Adhav noted that the real estate market is increasingly competitive, particularly for restaurants and retail companies. He said those operators are often “outgunned and outmanned” by commercial landlords and brokers.

Challenges associated with navigating strict and lengthy leases increase exponentially as business owners expand, Adhav explained. He said something seemingly simple, like meeting renewal deadlines, presents a formidable risk.

Losing a storefront can mean squandering a hard-earned customer base. Adhav said the resulting financial damages can reach millions of dollars “because it might take a year or two for you to find a new location, or even to build it out.”

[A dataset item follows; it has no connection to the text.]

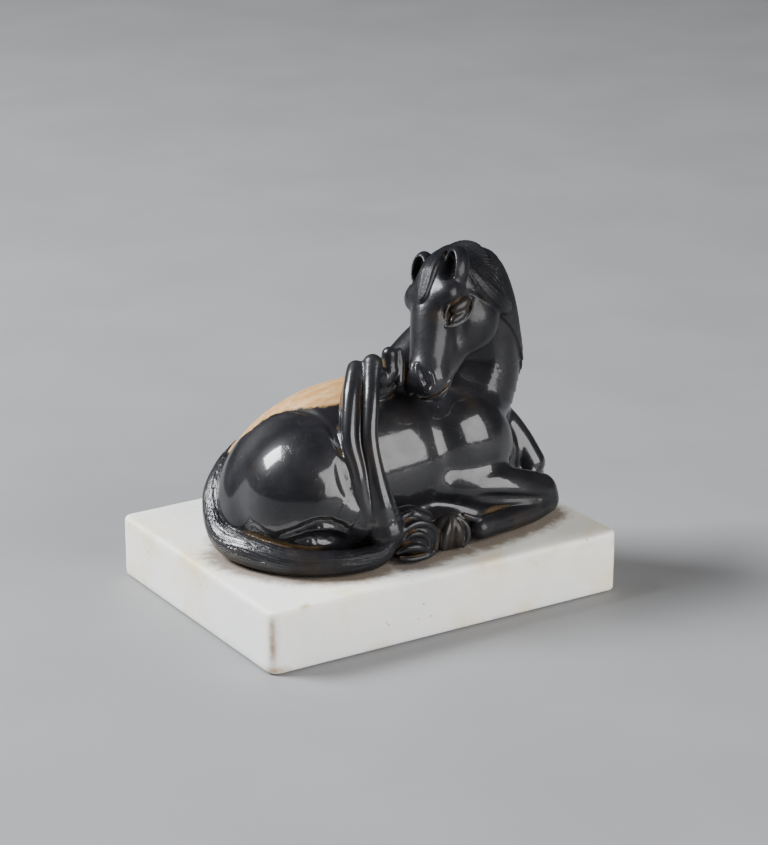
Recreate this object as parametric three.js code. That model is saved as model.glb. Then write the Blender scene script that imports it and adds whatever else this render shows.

Leasecake’s platform sends operators alerts as those and other “incredibly risk-prone” dates approach. “And beyond just real estate, the more locations you have, the more licenses you have,” Adhav said.

Leascake also helps manage vendor contracts, warranties, permitting processes and liquor licenses. Its AI quickly disseminates complex legal language, highlights critical lease and contract details and provides continuous customer assistance.

Adhav said the startup’s clients are typically “not building a real estate empire. They’re building a burger empire or a pizza empire or a hair salon empire. They’re very lean-staffed, and they generally need to have solutions that simply work right out of the box.”

Adhav said the overarching goal is helping small business owners grow and achieve the American Dream. He noted that many growth stories begin with a pizza delivery driver who opened a restaurant and now operates 100 locations.

Adhav believes Leasecake was the first Embarc member based outside the Tampa Bay area. He credited Tampa and St. Petersburg’s ability to attract talent – “especially from restaurant, service-based retail expertise” – due to the oft-mentioned live-work-play environment.

“I think Central Florida and the Tampa-St. Pete market has done a phenomenal job … to build out an ecosystem that is truly supportive,” Adhav added. “Where innovators, founders and ventures can find people to collaborate with and find other like-minded talent they can bring into their idea to have it launch.

“But then also access to capital. I think there’s a much greater number of investors in all different kinds of asset classes or industries that we’ve never had access to before.”